* Exercise *
Extract the first line through the line containing "self.paint, self.socket = paint, socket" from the listing below, exactly as written.

START Material shown

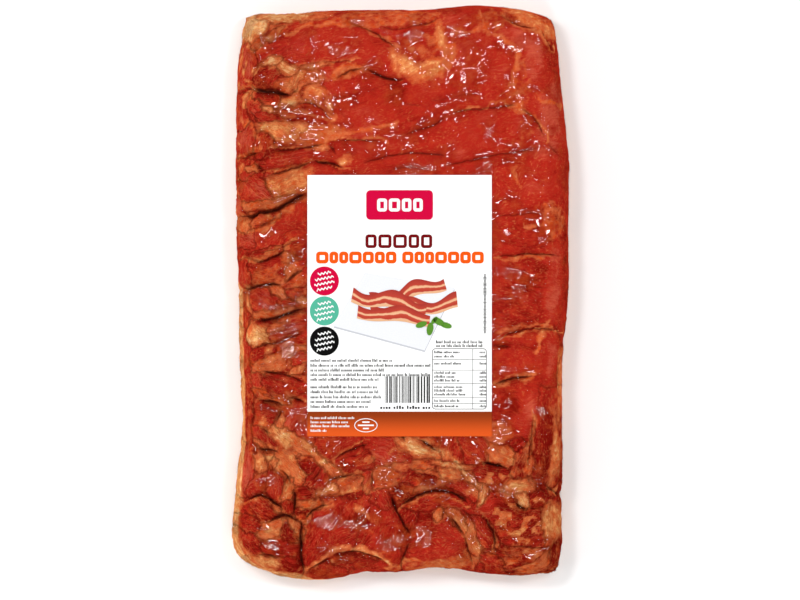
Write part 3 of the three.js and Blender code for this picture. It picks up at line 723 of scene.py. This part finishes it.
# %% A socket that can be added and multiplied
class Wire:
    def __init__(self, paint, socket):
        self.paint, self.socket = paint, socket

    def math(self, operation, *values, clamp=False):
        settings = {"operation": operation, "use_clamp": clamp}
        return self.paint.node("ShaderNodeMath", settings, dict(enumerate(values)))

    def __add__(self, other): return self.math("ADD", self, other)
    def __sub__(self, other): return self.math("SUBTRACT", self, other)
    def __mul__(self, other): return self.math("MULTIPLY", self, other)
    def __truediv__(self, other): return self.math("DIVIDE", self, other)
    def __rsub__(self, other): return self.math("SUBTRACT", other, self)

    def clip(self): return self.math("ADD", self, 0.0, clamp=True)
    def size(self): return self.math("ABSOLUTE", self)

    def step(self, start, end):
        """0 below start, 1 above end, smooth between."""
        return self.paint.node("ShaderNodeMapRange", {"interpolation_type": "SMOOTHSTEP"},
                               {"Value": self, "From Min": start, "From Max": end})


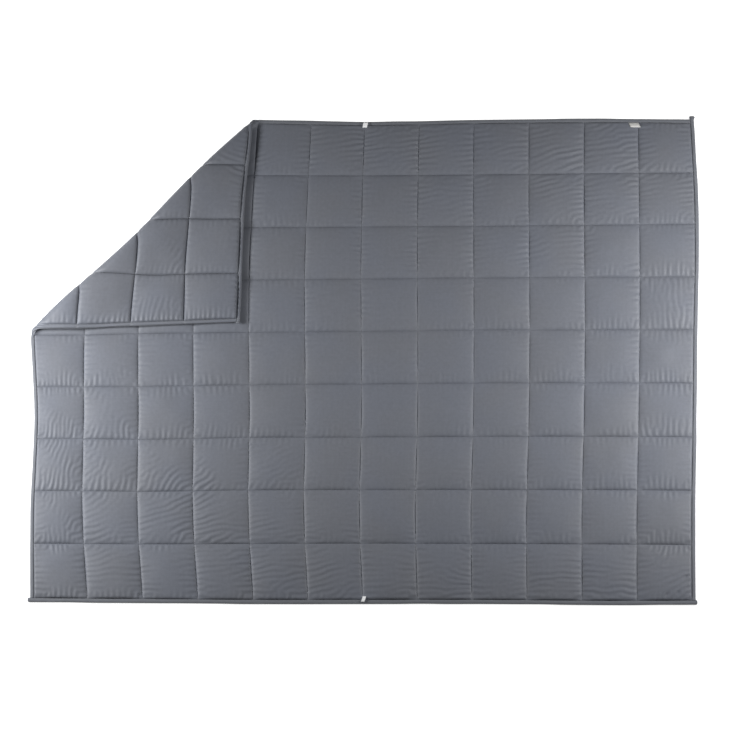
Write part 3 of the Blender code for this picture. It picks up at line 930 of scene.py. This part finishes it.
# %% [markdown]
# ## Materials
#
# A material is a small net of nodes. Patterns read the `cloth` attribute, the place on the flat
# cloth, so threads run with the seams, over the fold as well.

# %% Helpers for materials
STEADY = {"Metallic": 0.0, "IOR": 1.5, "Sheen Roughness": 0.5}  # the same for all of these fibres


def linear(hex_colour):
    """A screen colour as light: c / 12.92 up to 0.04045, ((c + 0.055) / 1.055)^2.4 above it."""
    channels = np.array([int(hex_colour[i : i + 2], 16) for i in (1, 3, 5)]) / 255
    low, high = channels / 12.92, ((channels + 0.055) / 1.055) ** 2.4
    return (*np.where(channels <= 0.04045, low, high), 1.0)


def add_node(tree, kind, settings=(), values=(), links=(), out=0):
    """Adds a node with its settings, its sockets' values and what each linked socket comes from.
    Returns the one output that is used."""
    node = tree.nodes.new("ShaderNode" + kind)
    for name, value in dict(settings).items():
        setattr(node, name, value)
    for socket, value in dict(values).items():
        node.inputs[socket].default_value = value
    for socket, source in dict(links).items():
        tree.links.new(source, node.inputs[socket])
    return node.outputs[out]


def new_material(name, values):
    """A material with its steady values on the shader's own sockets, its nodes, and where each point
    lies on the flat cloth."""
    made = bpy.data.materials.new(name)
    made.use_nodes = True
    for socket, value in {**STEADY, **values}.items():
        made.node_tree.nodes["Principled BSDF"].inputs[socket].default_value = value
    place = add_node(made.node_tree, "Attribute", {"attribute_name": "cloth"}, out="Vector")
    return made, made.node_tree, place


def dress(pieces, material, colour, height=None, strength=0.0, deep=0.2 * MM):
    """Links the colour, and a bump of this height if there is one, and puts the material on."""
    tree = material.node_tree
    shader = tree.nodes["Principled BSDF"]
    tree.links.new(colour, shader.inputs["Base Color"])
    if height is not None:
        depth = {"Strength": strength, "Distance": deep}
        bump = add_node(tree, "Bump", values=depth, links={"Height": height})
        tree.links.new(bump, shader.inputs["Normal"])
    for piece in pieces:
        piece.data.materials.append(material)
    print("dressed", len(pieces), "pieces in", material.name)


print(f"a screen's middle grey is {linear('#808080')[0]:.2f} of its light")

# %% [markdown]
# ### Cover cloth: brushed cotton percale, piece dyed
#
# A plain weave of about 30 threads to the centimetre, dyed slate grey and brushed soft. To the eye it
# is nearly matt, with a soft, low gloss on the slopes that face a light. Its threads are a third of a
# millimetre apart, too fine to show, so the weave is drawn with threads of 1.3 mm. Uneven yarn gives
# thin streaks both ways, the brushed nap a faint grain, and the dye is bluer in some places.

# %% Weave, uneven yarn and dye
WAVE_PERIOD = 2 * math.pi / 20  # what Blender's wave texture gives at a scale of 1, in metres
WEAVE_PITCH = 1.3 * MM  # four times the real one
MOST_NOISE = (0.35, 0.65)  # nearly all of a noise lies between these


def woven_height(tree, cloth, pitch, *directions):
    """The height of a weave: a sine wave for each direction of its threads, multiplied."""
    scale = {"Scale": WAVE_PERIOD / pitch}
    waves = [
        add_node(tree, "TexWave", {"bands_direction": one}, scale, {"Vector": cloth}, "Fac")
        for one in directions
    ]
    if len(waves) == 1:
        return waves[0]
    return add_node(tree, "Math", {"operation": "MULTIPLY"}, links=dict(enumerate(waves)))


def streaks(tree, cloth, long_scale, fine_scale, seed):
    """Noise stretched along u and along v, and the mean of the two: yarns of uneven thickness."""
    parts = []
    for scale in ((long_scale, fine_scale, 1.0), (fine_scale, long_scale, 1.0)):
        place = {"Scale": scale, "Location": (seed, seed, 0.0)}
        stretched = add_node(tree, "Mapping", values=place, links={"Vector": cloth})
        size = {"Scale": 1.0, "Detail": 2.0}
        parts.append(add_node(tree, "TexNoise", values=size, links={"Vector": stretched}))
    both = add_node(tree, "Math", {"operation": "ADD"}, links=dict(enumerate(parts)))
    return add_node(tree, "Math", {"operation": "MULTIPLY"}, {1: 0.5}, {0: both})


def dyed(tree, factor, low, high, dark, light):
    """A colour between two, by where the factor lies between low and high."""
    span = {"From Min": low, "From Max": high}
    share = add_node(tree, "MapRange", values=span, links={"Value": factor})
    ends = {6: linear(dark), 7: linear(light)}
    return add_node(tree, "Mix", {"data_type": "RGBA"}, ends, {0: share}, 2)


# %% Brushed cotton percale
brushed = {"Roughness": 0.56, "Sheen Weight": 0.06}
percale, tree, cloth = new_material("brushed_cotton_percale_slate", brushed)
yarn = streaks(tree, cloth, 5.0, 260.0, 3.0)
warm = dyed(tree, yarn, *MOST_NOISE, "#777a82", "#7a7d85")
blue = dyed(tree, yarn, *MOST_NOISE, "#767a84", "#797d87")
blotch = add_node(tree, "TexNoise", values={"Scale": 4.5, "Detail": 3.0}, links={"Vector": cloth})
soft_span = {"From Min": 0.38, "From Max": 0.62}
shade = add_node(tree, "MapRange", values=soft_span, links={"Value": blotch})
dyes = add_node(tree, "Mix", {"data_type": "RGBA"}, links={0: shade, 6: warm, 7: blue}, out=2)
nap = add_node(tree, "TexNoise", values={"Scale": 110.0, "Detail": 1.0}, links={"Vector": cloth})
grain = dyed(tree, nap, 0.3, 0.7, "#f7f7f7", "#ffffff")
multiply = {"data_type": "RGBA", "blend_type": "MULTIPLY"}
colour = add_node(tree, "Mix", multiply, {0: 1.0}, {6: dyes, 7: grain}, 2)
dress(pads, percale, colour, woven_height(tree, cloth, WEAVE_PITCH, "X", "Y"), 0.2)

# %% [markdown]
# ### Binding: the same cotton, cut on the bias
#
# The binding is a strip of the cover's own cloth, cut at 45 degrees so that it bends round corners.
# Its threads run diagonally, and being folded and pressed it looks a touch darker and more matt.

# %% Bias-cut cotton tape
bias, tree, cloth = new_material("bias_cut_cotton_tape_slate", {"Roughness": 0.78, "Sheen Weight": 0.12})
half_right = {"Rotation": (0.0, 0.0, math.radians(45))}
turned = add_node(tree, "Mapping", values=half_right, links={"Vector": cloth})
colour = dyed(tree, streaks(tree, turned, 8.0, 320.0, 9.0), *MOST_NOISE, "#767980", "#7c7f86")
dress(bindings, bias, colour, woven_height(tree, turned, WEAVE_PITCH, "X", "Y"), 0.25)

# %% [markdown]
# ### Thread, loop tape and label
#
# The thread is spun polyester, drawn much darker than the cloth: partly its own darker grey, partly
# # painted shade of the groove it lies sunk in. The loops are bleached cotton twill tape, whose ribs run
# # diagonally, with a faint painted glow that makes them whiter than the lights alone would. The label
# # is an off-white woven satin: smooth, with a soft shine across its width.

# %% Spun polyester thread
thread, tree, _ = new_material("spun_polyester_thread_dark_with_painted_groove_shade", {"Roughness": 0.6})
place = add_node(tree, "TexCoord", out="Object")
ply = add_node(tree, "TexNoise", values={"Scale": 300.0}, links={"Vector": place})
# painted shade: the thread's dark grey also stands for the shade in the seams and grooves it lies in
dress(threads, thread, dyed(tree, ply, *MOST_NOISE, "#34363b", "#42444a"))

# %% Bleached cotton twill, with a painted glow that makes it whiter than the lights do
# painted light: the tape glows a little, though it is no lamp, to look whiter
painted_glow = {"Emission Color": linear("#f8faff"), "Emission Strength": 0.2}
cotton = {"Roughness": 0.8, "Sheen Weight": 0.1}
twill, tree, cloth = new_material("bleached_cotton_twill_tape", {**cotton, **painted_glow})
rib = woven_height(tree, cloth, 1.2 * MM, "DIAGONAL")
dress(ribbons[:2], twill, dyed(tree, rib, 0.0, 1.0, "#f0f0ef", "#fbfbfa"), rib, 0.5)

# %% Woven satin label, blank
satin, tree, cloth = new_material("woven_satin_label_off_white", {"Roughness": 0.42, "Anisotropic": 0.5})
float_yarn = woven_height(tree, cloth, 1 * MM, "Y")
cream = dyed(tree, float_yarn, 0.0, 1.0, "#e6e5e1", "#f3f2f0")
dress(ribbons[2:], satin, cream, float_yarn, 0.25, 0.1 * MM)

# %% [markdown]
# ## The studio
#
# The blanket lies on seamless white paper between two soft lights, one beyond each end. Each rakes
# across the half beside it, so the seams are bright on the side that faces it, and the middle is a
# little darker than the ends. The paper glows, as if lit from behind. From below it is clear, so that
# the underside shows.

# %% Floor
FLOOR_HALF = 20.0
FLOOR_GAP = 0.4 * MM  # below the blanket, so that the two never share a surface
SQUARE = ((-1, -1), (1, -1), (1, 1), (-1, 1))
GLOW = {"Emission Color": linear("#ffffff"), "Emission Strength": 0.8}
PAPER = {"Base Color": linear("#f4f4f4"), "Roughness": 0.9, **GLOW}
paper, tree, _ = new_material("seamless_white_paper", PAPER)
side = add_node(tree, "NewGeometry", out="Backfacing")
clear = add_node(tree, "BsdfTransparent")
solid = tree.nodes["Principled BSDF"].outputs[0]
one_sided = add_node(tree, "MixShader", links={0: side, 1: solid, 2: clear})
tree.links.new(one_sided, tree.nodes["Material Output"].inputs["Surface"])
floor_mesh = bpy.data.meshes.new("floor")
floor_corners = [(x * FLOOR_HALF, y * FLOOR_HALF, cad_low.z - FLOOR_GAP) for x, y in SQUARE]
floor_mesh.from_pydata(floor_corners, [], [(0, 1, 2, 3)])
floor = bpy.data.objects.new("floor", floor_mesh)
show(floor)
floor.data.materials.append(paper)
floor.visible_diffuse = False
print(f"paper {2 * FLOOR_HALF:.0f} m across")

# %% Lights
SOFTBOX_SIZE = (0.8, 0.6)
SOFTBOX_SPREAD = math.radians(100.0)
world = bpy.data.worlds.new("studio")
bpy.context.scene.world = world
world.use_nodes = True
sky = world.node_tree.nodes["Background"].inputs
sky["Color"].default_value = linear("#ffffff")
sky["Strength"].default_value = 0.08
SOFTBOXES = (
    # name, place, aim, watts: the grid in front of each narrows its beam to the spread
    ("softbox_left", (-2.1, -0.03, 1.2), (-1.0, -0.03, 0.0), 16.5),
    ("softbox_right", (1.9, 0.05, 1.19), (0.78, 0.05, 0.0), 10.8),
)

for name, place, aim, watts in SOFTBOXES:
    lamp = bpy.data.lights.new(name, "AREA")
    lamp.shape = "RECTANGLE"
    lamp.size, lamp.size_y = SOFTBOX_SIZE
    lamp.spread = SOFTBOX_SPREAD
    lamp.energy = watts
    light = bpy.data.objects.new(name, lamp)
    light.location = place
    light.rotation_euler = (Vector(aim) - Vector(place)).to_track_quat("-Z", "Y").to_euler()
    light.visible_camera = False
    show(light)
print(len(SOFTBOXES), "softboxes")

# %% [markdown]
# ## The camera
#
# A long lens from far away keeps the edges nearly parallel. It looks down from 16 degrees off the
# vertical, on the side of the lower edge.

# %% Camera
CAMERA_TILT = math.radians(16.2)
CAMERA_FAR = 25.0
FOCAL_LENGTH = 8240 / 730  # in widths of the image
AIM = np.array([4.5, -18.0, 0.0]) * MM + TO_FRAME

camera_data = bpy.data.cameras.new("camera")
camera_data.lens = FOCAL_LENGTH * camera_data.sensor_width
camera_data.clip_end = 4 * CAMERA_FAR
camera = bpy.data.objects.new("camera", camera_data)
camera.location = AIM + CAMERA_FAR * np.array([0.0, -math.sin(CAMERA_TILT), math.cos(CAMERA_TILT)])
camera.rotation_euler = (CAMERA_TILT, 0.0, 0.0)
show(camera)
bpy.context.scene.camera = camera
bpy.context.scene.view_settings.view_transform = "Standard"
print(f"lens of {camera_data.lens:.0f} mm, {CAMERA_FAR:.0f} m away")
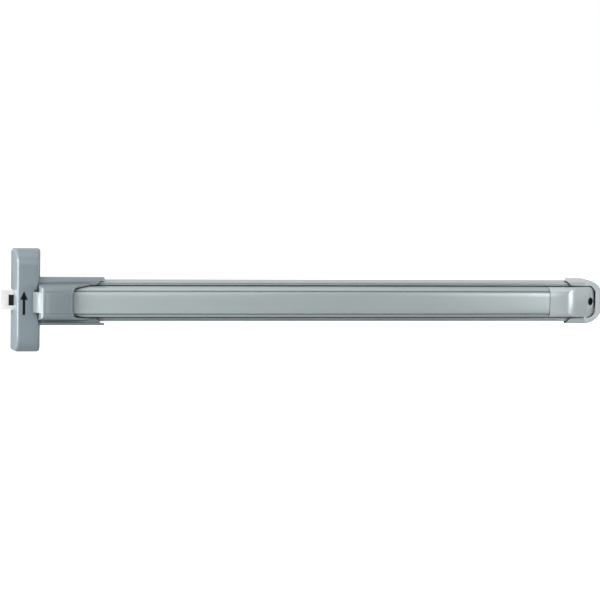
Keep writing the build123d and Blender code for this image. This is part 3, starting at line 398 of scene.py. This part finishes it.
FINISHES = (
    Finish("case_paint", (0.275, 0.335, 0.365), BARE_AND_HIGHLIGHT, roughness=0.38, metallic=0.2, coat=0.22),
    Finish("cowl_paint", (0.255, 0.305, 0.325), BARE_AND_HIGHLIGHT, roughness=0.38, metallic=0.2, coat=0.2),
    Finish("cap_paint", (0.56, 0.625, 0.645), BARE_AND_HIGHLIGHT, roughness=0.30, metallic=0.35, coat=0.3),
    Finish("rail_metal", (0.52, 0.58, 0.59), BARE_AND_HIGHLIGHT, roughness=0.38, metallic=0.6,
           grain=Grain.DRAWN, bump=0.000004),
    Finish("bar_metal", (0.49, 0.555, 0.565), BARE_AND_HIGHLIGHT, roughness=0.40, metallic=0.5,
           grain=Grain.DRAWN, bump=0.000004),
    Finish("latch_metal", (0.91, 0.915, 0.91), (0.95, 0.95, 0.95), roughness=0.24, metallic=0.42,
           bump=0.000004),
    Finish("trigger_plastic", (0.006, 0.006, 0.007), (0.02, 0.02, 0.02), roughness=0.55, edge_rub_and_highlight=0.3,
           shine=0.15),
    Finish("zinc_plate", (0.52, 0.53, 0.52), BARE_AND_HIGHLIGHT, roughness=0.38, metallic=1.0, tone_change=0.16),
    Finish("crank_steel", (0.22, 0.22, 0.23), BARE_AND_HIGHLIGHT, roughness=0.42, metallic=1.0, tone_change=0.12),
    Finish("pin_steel", (0.50, 0.50, 0.51), BARE_AND_HIGHLIGHT, roughness=0.25, metallic=1.0, bump=0.000003),
    Finish("screw_steel", (0.55, 0.56, 0.57), BARE_AND_HIGHLIGHT, roughness=0.30, metallic=1.0, bump=0.000004),
    Finish("black_oxide", (0.012, 0.012, 0.013), (0.1, 0.1, 0.1), roughness=0.5, metallic=0.3,
           edge_rub_and_highlight=0.2),
    Finish("rivet_aluminium", (0.60, 0.60, 0.61), BARE_AND_HIGHLIGHT, roughness=0.35, metallic=1.0),
    Finish("spring_steel", (0.20, 0.20, 0.21), BARE_AND_HIGHLIGHT, roughness=0.30, metallic=1.0),
    Finish("bronze", (0.42, 0.25, 0.10), (0.6, 0.4, 0.2), roughness=0.40, metallic=1.0),
    Finish("nylon", (0.66, 0.66, 0.61), (0.7, 0.7, 0.66), roughness=0.50, edge_rub_and_highlight=0.1),
)


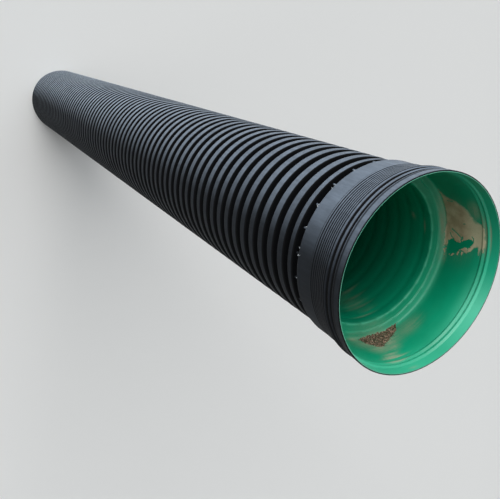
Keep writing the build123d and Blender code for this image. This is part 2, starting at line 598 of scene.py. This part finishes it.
# Materials, with how much polyethylene and dry earth bend light

plastic_ior = 1.51
earth_ior = 1.45


def new_material(name):
    material = bpy.data.materials.new(name)
    material.use_nodes = True
    material.node_tree.nodes.clear()
    return material, material.node_tree


def wall_place(tree):
    """The shaded point, its parts along X, Y and Z, and its depth below the mouth."""
    place = node(tree, "ShaderNodeNewGeometry")
    parts = node(tree, "ShaderNodeSeparateXYZ", {0: place}).outputs
    depth = node(tree, "ShaderNodeMath", {0: mouth_height, 1: parts[2]}, operation="SUBTRACT")
    return place, parts, depth


def black_polyethylene():
    """Corrugated black HDPE, vacuum formed in moulds: satin, greyed by sun and scuffs on all that stands proud, with a
    painted sheen there and on the upper side, and painted shade in the grooves.
    """
    material, tree = new_material("black_polyethylene_formed")
    place, parts, depth = wall_place(tree)
    off_axis = node(tree, "ShaderNodeCombineXYZ", {0: parts[0], 1: parts[1]})
    radius = node(tree, "ShaderNodeVectorMath", {0: off_axis}, operation="LENGTH")
    # Patches of about 140 mm, scuffs about 17 mm across and 110 mm along the pipe, and a grain of 1.4 mm
    blotch = node(tree, "ShaderNodeTexNoise", {"Vector": place, "Scale": 7.0, "Detail": 6.0})
    drawn = node(tree, "ShaderNodeVectorMath", {0: place, 1: (60.0, 60.0, 9.0)}, operation="MULTIPLY")
    scuffs = node(tree, "ShaderNodeTexNoise", {"Vector": drawn, "Scale": 1.0, "Detail": 5.0, "Roughness": 0.7})
    grain = node(tree, "ShaderNodeTexNoise", {"Vector": place, "Scale": 700.0, "Detail": 3.0})
    # What makes it grey is a product of parts, partly scuffs and sun and partly a painted sheen. First, only what
    # stands proud: the tops of the rings, and the socket with the ridge between its two grooves
    proud = node(
        tree, "ShaderNodeMapRange", {0: radius, 1: crest_radius - 1.5 * MM, 2: crest_radius - 0.2 * MM},
        interpolation_type="SMOOTHSTEP",
    )
    # The two grooves keep the black, as painted shade in them
    off_ridge = node(tree, "ShaderNodeMath", {0: depth, 1: between_grooves}, operation="SUBTRACT")
    off_ridge = node(tree, "ShaderNodeMath", {0: off_ridge}, operation="ABSOLUTE")
    off_groove = node(tree, "ShaderNodeMath", {0: off_ridge, 1: groove_pitch / 2}, operation="SUBTRACT")
    off_groove = node(tree, "ShaderNodeMath", {0: off_groove}, operation="ABSOLUTE")
    outside_groove_shade = node(
        tree, "ShaderNodeMapRange", {0: off_groove, 1: groove_width * 0.25, 2: groove_width * 0.43},
        interpolation_type="SMOOTHSTEP",
    )
    # The ribbing's narrow grooves keep the black, as painted shade in them
    off_rib = node(tree, "ShaderNodeMath", {0: depth, 1: ribbing_from}, operation="SUBTRACT")
    off_rib = node(tree, "ShaderNodeMath", {0: off_rib, 1: ribbing_pitch / 2}, operation="PINGPONG")
    land_outside_rib_shade = node(tree, "ShaderNodeMapRange", {0: off_rib, 1: 2.0 * MM, 2: 3.8 * MM}, interpolation_type="SMOOTHSTEP")
    off_ribbing = node(tree, "ShaderNodeMath", {0: depth, 1: (ribbing_from + ribbing_to) / 2}, operation="SUBTRACT")
    off_ribbing = node(tree, "ShaderNodeMath", {0: off_ribbing}, operation="ABSOLUTE")
    ribbing_reach = (ribbing_to - ribbing_from) / 2
    plain = node(tree, "ShaderNodeMapRange", {0: off_ribbing, 1: ribbing_reach, 2: ribbing_reach + 2 * MM})
    land_outside_rib_shade = node(tree, "ShaderNodeMath", {0: land_outside_rib_shade, 1: plain}, operation="MAXIMUM")
    # A shallow dark line sets the rim band off from the bead beside the near groove
    off_line = node(tree, "ShaderNodeMath", {0: depth, 1: rim_width - 7 * MM}, operation="SUBTRACT")
    off_line = node(tree, "ShaderNodeMath", {0: off_line}, operation="ABSOLUTE")
    off_line = node(tree, "ShaderNodeMapRange", {0: off_line, 1: 2 * MM, 2: 6 * MM, 3: 0.2, 4: 1.0})
    # The trimmed edge round the mouth is fresh black
    off_mouth = node(tree, "ShaderNodeMapRange", {0: depth, 1: 1 * MM, 2: 4 * MM, 3: 0.1, 4: 1.0})
    # The side that has lain uppermost is greyed most, by sun and as painted light from above, and the grey reaches
    # further down at -Y
    from_sky = node(tree, "ShaderNodeMath", {0: parts[1], 1: 0.3, 2: parts[0]}, operation="MULTIPLY_ADD")
    sunned_and_lit = node(
        tree, "ShaderNodeMapRange", {0: from_sky, 1: -360 * MM, 2: -170 * MM, 3: 1.0, 4: 0.1},
        interpolation_type="SMOOTHSTEP",
    )
    patchy = node(tree, "ShaderNodeMapRange", {0: blotch, 1: 0.3, 2: 0.7, 3: 0.78, 4: 1.0})
    scuffed = node(tree, "ShaderNodeMapRange", {0: scuffs, 1: 0.35, 2: 0.75, 3: 0.8, 4: 1.15})
    worn_and_sheen = proud
    for part in (outside_groove_shade, land_outside_rib_shade, off_line, off_mouth, sunned_and_lit, patchy, scuffed):
        worn_and_sheen = node(tree, "ShaderNodeMath", {0: worn_and_sheen, 1: part}, operation="MULTIPLY")
    colour = node(tree, "ShaderNodeMix", {0: worn_and_sheen, 6: srgb("#030406"), 7: srgb("#656f7b")}, data_type="RGBA")
    # The far half is painted paler, from 1 m down the pipe to 4.5 m, as painted sheen on rings seen at a grazing angle
    painted_light = node(tree, "ShaderNodeMapRange", {0: depth, 1: 1.0, 2: 4.5, 3: 0.0, 4: 0.7})
    painted_light = node(tree, "ShaderNodeMath", {0: painted_light, 1: worn_and_sheen}, operation="MULTIPLY")
    colour = node(tree, "ShaderNodeMix", {0: painted_light, 6: colour, 7: srgb("#8d98a3")}, data_type="RGBA")
    # What stands proud is rubbed smoother, and shines where it is seen along the pipe
    rough = node(tree, "ShaderNodeMapRange", {0: worn_and_sheen, 1: 0.0, 2: 1.0, 3: 0.7, 4: 0.38})
    bump = node(tree, "ShaderNodeBump", {"Height": grain, "Strength": 0.25, "Distance": 0.3 * MM})
    surface = {"Base Color": colour, "Roughness": rough, "Normal": bump, "IOR": plastic_ior, "Specular IOR Level": 0.1}
    shader = node(tree, "ShaderNodeBsdfPrincipled", surface)
    node(tree, "ShaderNodeOutputMaterial", {"Surface": shader})
    return material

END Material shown

* Response to this task *
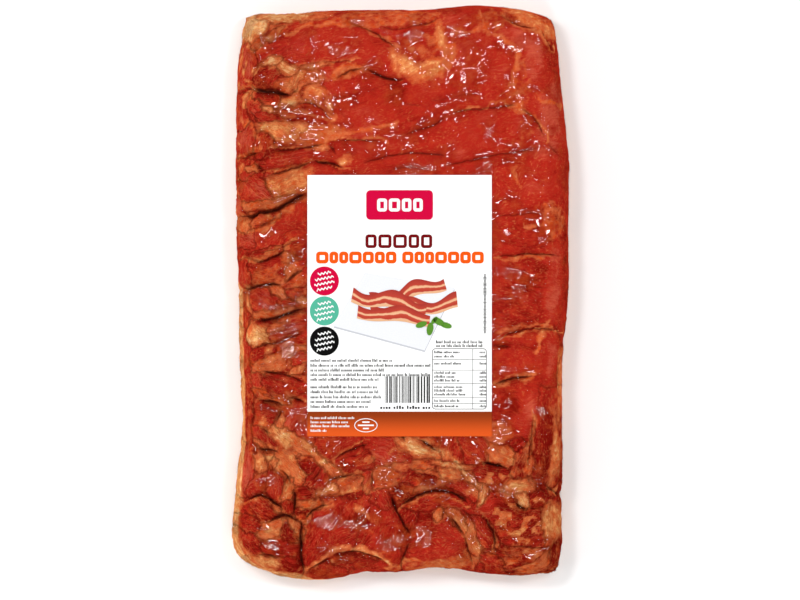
Write part 3 of the three.js and Blender code for this picture. It picks up at line 723 of scene.py. This part finishes it.
# %% A socket that can be added and multiplied
class Wire:
    def __init__(self, paint, socket):
        self.paint, self.socket = paint, socket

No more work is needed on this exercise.